[START DATASET SECTION]

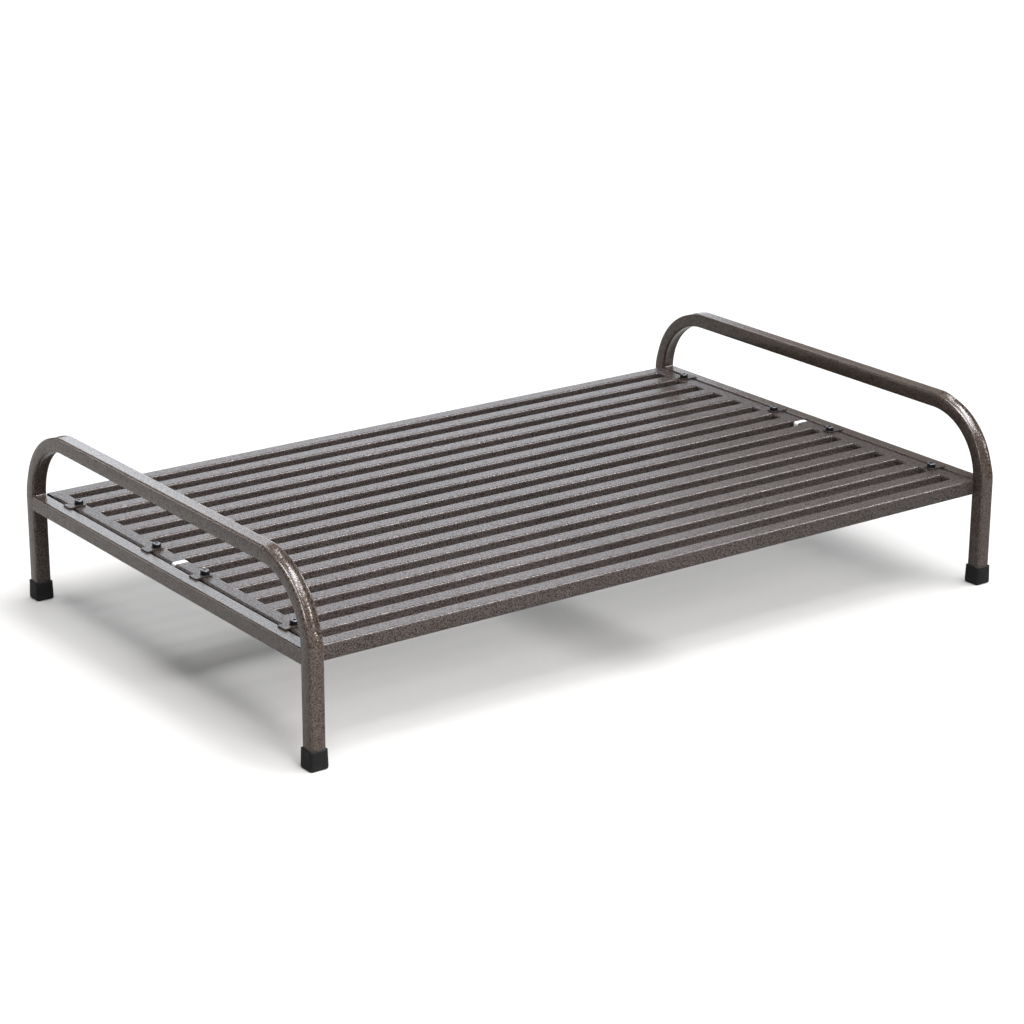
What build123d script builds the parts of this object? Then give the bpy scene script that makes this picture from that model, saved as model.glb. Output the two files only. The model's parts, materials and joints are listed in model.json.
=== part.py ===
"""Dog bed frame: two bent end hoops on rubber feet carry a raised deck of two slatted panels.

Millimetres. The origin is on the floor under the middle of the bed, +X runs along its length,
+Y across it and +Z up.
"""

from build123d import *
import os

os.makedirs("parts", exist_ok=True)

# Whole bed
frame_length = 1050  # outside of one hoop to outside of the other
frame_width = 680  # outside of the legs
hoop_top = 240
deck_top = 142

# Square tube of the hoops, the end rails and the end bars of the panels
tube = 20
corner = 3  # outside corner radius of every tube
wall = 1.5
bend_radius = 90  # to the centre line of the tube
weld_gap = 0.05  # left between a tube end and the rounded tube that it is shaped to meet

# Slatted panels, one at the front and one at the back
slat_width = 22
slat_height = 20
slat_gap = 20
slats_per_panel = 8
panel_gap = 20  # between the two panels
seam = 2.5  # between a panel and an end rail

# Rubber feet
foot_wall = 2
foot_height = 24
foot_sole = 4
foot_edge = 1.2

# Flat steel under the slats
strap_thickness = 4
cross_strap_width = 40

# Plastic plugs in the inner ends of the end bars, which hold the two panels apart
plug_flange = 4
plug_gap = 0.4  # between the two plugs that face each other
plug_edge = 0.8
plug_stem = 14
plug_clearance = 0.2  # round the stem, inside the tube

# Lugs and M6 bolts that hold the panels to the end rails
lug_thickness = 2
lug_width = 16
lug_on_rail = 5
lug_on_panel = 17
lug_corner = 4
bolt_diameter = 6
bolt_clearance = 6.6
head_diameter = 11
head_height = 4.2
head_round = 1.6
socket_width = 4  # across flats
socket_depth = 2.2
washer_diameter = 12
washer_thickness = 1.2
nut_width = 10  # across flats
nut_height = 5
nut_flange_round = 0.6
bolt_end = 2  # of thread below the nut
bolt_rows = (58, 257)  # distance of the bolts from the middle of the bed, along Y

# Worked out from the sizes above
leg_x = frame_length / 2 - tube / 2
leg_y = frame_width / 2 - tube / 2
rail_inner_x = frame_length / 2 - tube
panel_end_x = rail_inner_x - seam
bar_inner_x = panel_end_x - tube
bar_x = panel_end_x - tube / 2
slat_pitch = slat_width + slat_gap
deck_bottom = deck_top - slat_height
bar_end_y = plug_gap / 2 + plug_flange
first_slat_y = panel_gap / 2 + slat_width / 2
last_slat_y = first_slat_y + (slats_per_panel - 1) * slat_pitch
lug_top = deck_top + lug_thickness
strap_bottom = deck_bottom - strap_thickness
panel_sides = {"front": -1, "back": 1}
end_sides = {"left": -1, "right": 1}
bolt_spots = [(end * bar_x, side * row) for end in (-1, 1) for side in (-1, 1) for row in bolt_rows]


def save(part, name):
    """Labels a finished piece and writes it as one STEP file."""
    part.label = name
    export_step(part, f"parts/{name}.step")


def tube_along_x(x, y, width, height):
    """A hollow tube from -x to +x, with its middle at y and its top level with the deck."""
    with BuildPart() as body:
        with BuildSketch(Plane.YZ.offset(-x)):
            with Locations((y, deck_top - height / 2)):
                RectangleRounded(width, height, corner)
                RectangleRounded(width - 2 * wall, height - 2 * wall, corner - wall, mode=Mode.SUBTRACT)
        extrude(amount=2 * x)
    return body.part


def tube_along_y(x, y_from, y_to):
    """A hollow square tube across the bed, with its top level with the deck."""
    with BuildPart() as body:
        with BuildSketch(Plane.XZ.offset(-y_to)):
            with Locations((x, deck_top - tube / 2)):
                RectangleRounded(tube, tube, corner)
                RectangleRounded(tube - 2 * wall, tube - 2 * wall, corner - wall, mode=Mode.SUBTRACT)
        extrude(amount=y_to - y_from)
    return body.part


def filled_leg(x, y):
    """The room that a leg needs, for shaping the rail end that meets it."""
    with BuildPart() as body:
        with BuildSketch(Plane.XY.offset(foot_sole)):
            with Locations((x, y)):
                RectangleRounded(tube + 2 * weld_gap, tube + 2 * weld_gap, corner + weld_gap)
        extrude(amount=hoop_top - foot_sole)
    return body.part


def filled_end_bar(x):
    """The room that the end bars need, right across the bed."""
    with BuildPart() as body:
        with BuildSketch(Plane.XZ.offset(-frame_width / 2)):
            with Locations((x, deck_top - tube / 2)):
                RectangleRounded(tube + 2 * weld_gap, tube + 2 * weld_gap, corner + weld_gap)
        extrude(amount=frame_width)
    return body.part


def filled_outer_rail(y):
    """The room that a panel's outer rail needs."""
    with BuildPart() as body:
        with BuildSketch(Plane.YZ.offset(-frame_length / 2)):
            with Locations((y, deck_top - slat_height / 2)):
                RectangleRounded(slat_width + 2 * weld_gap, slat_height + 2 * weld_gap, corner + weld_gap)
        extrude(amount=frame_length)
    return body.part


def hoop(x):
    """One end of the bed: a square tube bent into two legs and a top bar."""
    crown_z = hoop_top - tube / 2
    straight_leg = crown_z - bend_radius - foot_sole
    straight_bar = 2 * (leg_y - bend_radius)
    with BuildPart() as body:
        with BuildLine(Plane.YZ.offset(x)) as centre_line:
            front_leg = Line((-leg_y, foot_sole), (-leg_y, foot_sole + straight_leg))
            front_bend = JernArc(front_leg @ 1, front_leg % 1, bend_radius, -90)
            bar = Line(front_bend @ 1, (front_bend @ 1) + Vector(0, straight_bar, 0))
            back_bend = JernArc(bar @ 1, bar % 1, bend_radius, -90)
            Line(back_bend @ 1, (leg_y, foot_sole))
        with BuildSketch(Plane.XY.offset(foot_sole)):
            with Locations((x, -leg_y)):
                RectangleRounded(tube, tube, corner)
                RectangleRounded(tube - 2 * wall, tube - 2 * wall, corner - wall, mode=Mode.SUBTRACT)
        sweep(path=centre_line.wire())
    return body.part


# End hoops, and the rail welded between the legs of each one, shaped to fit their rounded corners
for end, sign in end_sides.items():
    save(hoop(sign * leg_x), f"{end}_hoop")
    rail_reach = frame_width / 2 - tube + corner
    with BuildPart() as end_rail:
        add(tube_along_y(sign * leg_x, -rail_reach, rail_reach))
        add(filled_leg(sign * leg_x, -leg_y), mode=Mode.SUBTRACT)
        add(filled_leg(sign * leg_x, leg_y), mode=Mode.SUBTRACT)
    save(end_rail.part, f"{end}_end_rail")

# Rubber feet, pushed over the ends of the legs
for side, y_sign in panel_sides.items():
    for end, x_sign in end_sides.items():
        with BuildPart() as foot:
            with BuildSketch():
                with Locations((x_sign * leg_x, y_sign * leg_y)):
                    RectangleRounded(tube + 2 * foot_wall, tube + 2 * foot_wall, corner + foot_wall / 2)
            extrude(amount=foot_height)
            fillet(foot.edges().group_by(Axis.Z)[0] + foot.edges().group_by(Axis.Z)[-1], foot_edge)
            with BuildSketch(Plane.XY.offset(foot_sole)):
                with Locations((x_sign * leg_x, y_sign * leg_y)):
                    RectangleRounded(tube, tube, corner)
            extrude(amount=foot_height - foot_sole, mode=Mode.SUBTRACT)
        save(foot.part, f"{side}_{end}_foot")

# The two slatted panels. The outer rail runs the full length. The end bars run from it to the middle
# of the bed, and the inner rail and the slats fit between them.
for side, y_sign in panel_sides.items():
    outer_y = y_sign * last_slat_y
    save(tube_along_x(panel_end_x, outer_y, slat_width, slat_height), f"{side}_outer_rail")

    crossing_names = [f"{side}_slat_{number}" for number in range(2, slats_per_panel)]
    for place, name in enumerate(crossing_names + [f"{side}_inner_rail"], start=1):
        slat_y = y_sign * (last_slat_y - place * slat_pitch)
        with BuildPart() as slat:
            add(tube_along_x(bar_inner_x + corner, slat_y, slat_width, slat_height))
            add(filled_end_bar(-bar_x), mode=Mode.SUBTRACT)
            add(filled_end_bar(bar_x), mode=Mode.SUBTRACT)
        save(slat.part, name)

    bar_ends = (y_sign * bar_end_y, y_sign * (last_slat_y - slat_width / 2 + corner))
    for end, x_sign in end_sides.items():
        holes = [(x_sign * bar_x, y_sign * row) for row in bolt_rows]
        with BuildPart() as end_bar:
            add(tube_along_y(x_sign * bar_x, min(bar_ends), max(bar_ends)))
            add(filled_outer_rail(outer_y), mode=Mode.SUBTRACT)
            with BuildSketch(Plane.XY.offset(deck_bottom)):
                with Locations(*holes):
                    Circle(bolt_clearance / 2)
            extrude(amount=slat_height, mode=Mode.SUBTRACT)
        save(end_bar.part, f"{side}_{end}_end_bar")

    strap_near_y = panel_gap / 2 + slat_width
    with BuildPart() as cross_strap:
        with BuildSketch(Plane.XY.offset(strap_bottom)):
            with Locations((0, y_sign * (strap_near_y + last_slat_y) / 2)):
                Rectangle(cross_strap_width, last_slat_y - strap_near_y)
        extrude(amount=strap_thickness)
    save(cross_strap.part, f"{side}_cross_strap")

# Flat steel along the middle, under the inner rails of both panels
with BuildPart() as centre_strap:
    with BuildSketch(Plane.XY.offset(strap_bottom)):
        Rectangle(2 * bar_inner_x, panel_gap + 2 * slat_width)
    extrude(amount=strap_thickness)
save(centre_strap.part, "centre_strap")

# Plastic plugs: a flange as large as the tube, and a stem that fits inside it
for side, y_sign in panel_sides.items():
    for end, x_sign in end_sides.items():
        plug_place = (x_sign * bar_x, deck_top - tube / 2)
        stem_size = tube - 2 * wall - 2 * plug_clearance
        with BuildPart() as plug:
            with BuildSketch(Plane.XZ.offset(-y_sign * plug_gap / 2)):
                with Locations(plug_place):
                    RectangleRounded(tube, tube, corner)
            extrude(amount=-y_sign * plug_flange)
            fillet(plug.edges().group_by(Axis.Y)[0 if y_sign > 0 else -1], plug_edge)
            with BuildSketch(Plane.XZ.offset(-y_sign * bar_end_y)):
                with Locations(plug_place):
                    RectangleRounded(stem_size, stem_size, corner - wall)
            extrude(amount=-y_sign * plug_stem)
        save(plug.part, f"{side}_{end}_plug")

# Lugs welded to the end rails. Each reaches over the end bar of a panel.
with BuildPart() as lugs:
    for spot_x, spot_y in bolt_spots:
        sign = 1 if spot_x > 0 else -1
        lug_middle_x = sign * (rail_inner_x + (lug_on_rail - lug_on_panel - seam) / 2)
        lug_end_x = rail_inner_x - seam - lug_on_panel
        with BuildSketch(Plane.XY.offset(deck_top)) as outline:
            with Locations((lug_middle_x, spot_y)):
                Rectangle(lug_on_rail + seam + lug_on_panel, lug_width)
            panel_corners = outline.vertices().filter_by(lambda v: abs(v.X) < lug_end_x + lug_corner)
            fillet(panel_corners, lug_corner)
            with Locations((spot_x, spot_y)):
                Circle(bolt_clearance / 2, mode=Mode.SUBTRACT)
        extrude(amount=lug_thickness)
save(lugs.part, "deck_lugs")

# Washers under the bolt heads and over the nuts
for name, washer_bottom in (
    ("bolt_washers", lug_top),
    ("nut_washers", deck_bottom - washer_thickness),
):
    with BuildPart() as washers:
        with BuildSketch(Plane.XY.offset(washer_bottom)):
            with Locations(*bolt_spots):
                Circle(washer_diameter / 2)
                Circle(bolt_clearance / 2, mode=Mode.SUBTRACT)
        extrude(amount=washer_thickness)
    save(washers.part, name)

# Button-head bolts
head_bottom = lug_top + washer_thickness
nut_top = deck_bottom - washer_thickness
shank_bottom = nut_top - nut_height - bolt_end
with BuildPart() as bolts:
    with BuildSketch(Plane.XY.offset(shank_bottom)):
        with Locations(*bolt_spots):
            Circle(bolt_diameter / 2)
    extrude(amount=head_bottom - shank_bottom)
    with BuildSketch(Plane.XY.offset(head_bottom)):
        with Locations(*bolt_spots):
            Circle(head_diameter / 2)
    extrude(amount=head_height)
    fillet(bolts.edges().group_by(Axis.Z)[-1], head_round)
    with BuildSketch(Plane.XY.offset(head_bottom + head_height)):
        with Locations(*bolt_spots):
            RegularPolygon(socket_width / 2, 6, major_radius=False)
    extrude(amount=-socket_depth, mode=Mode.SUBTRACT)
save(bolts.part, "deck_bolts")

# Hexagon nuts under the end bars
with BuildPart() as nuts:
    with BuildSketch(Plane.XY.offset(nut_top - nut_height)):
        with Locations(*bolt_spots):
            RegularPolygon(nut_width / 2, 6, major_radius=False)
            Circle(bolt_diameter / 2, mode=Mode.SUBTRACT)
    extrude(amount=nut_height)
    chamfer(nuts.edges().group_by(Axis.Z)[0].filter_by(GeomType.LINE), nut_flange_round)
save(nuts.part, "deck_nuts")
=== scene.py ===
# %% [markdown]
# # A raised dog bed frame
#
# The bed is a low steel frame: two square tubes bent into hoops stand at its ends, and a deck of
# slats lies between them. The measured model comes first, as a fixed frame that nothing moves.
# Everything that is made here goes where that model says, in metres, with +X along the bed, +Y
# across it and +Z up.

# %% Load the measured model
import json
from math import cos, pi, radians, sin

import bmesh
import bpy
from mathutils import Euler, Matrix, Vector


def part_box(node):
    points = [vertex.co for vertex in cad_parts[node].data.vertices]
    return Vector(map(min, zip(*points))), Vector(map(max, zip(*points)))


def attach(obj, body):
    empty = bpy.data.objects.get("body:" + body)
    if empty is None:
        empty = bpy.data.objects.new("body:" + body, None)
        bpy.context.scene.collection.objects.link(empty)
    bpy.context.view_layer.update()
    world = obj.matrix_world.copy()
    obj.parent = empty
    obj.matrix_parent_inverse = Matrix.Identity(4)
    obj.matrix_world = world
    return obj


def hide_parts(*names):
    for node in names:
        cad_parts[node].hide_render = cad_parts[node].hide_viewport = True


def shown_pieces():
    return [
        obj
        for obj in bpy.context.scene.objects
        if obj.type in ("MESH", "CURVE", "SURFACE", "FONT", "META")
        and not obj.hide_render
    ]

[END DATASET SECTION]

**INSTRUCTIONS FOR THE TASK**
Begin with the line that has "# Hexagon nuts under the end bars" in the listing above and end after the line that has "from math import cos, pi, radians, sin"; output those lines exactly.

**SOLUTION**
# Hexagon nuts under the end bars
with BuildPart() as nuts:
    with BuildSketch(Plane.XY.offset(nut_top - nut_height)):
        with Locations(*bolt_spots):
            RegularPolygon(nut_width / 2, 6, major_radius=False)
            Circle(bolt_diameter / 2, mode=Mode.SUBTRACT)
    extrude(amount=nut_height)
    chamfer(nuts.edges().group_by(Axis.Z)[0].filter_by(GeomType.LINE), nut_flange_round)
save(nuts.part, "deck_nuts")
=== scene.py ===
# %% [markdown]
# # A raised dog bed frame
#
# The bed is a low steel frame: two square tubes bent into hoops stand at its ends, and a deck of
# slats lies between them. The measured model comes first, as a fixed frame that nothing moves.
# Everything that is made here goes where that model says, in metres, with +X along the bed, +Y
# across it and +Z up.

# %% Load the measured model
import json
from math import cos, pi, radians, sin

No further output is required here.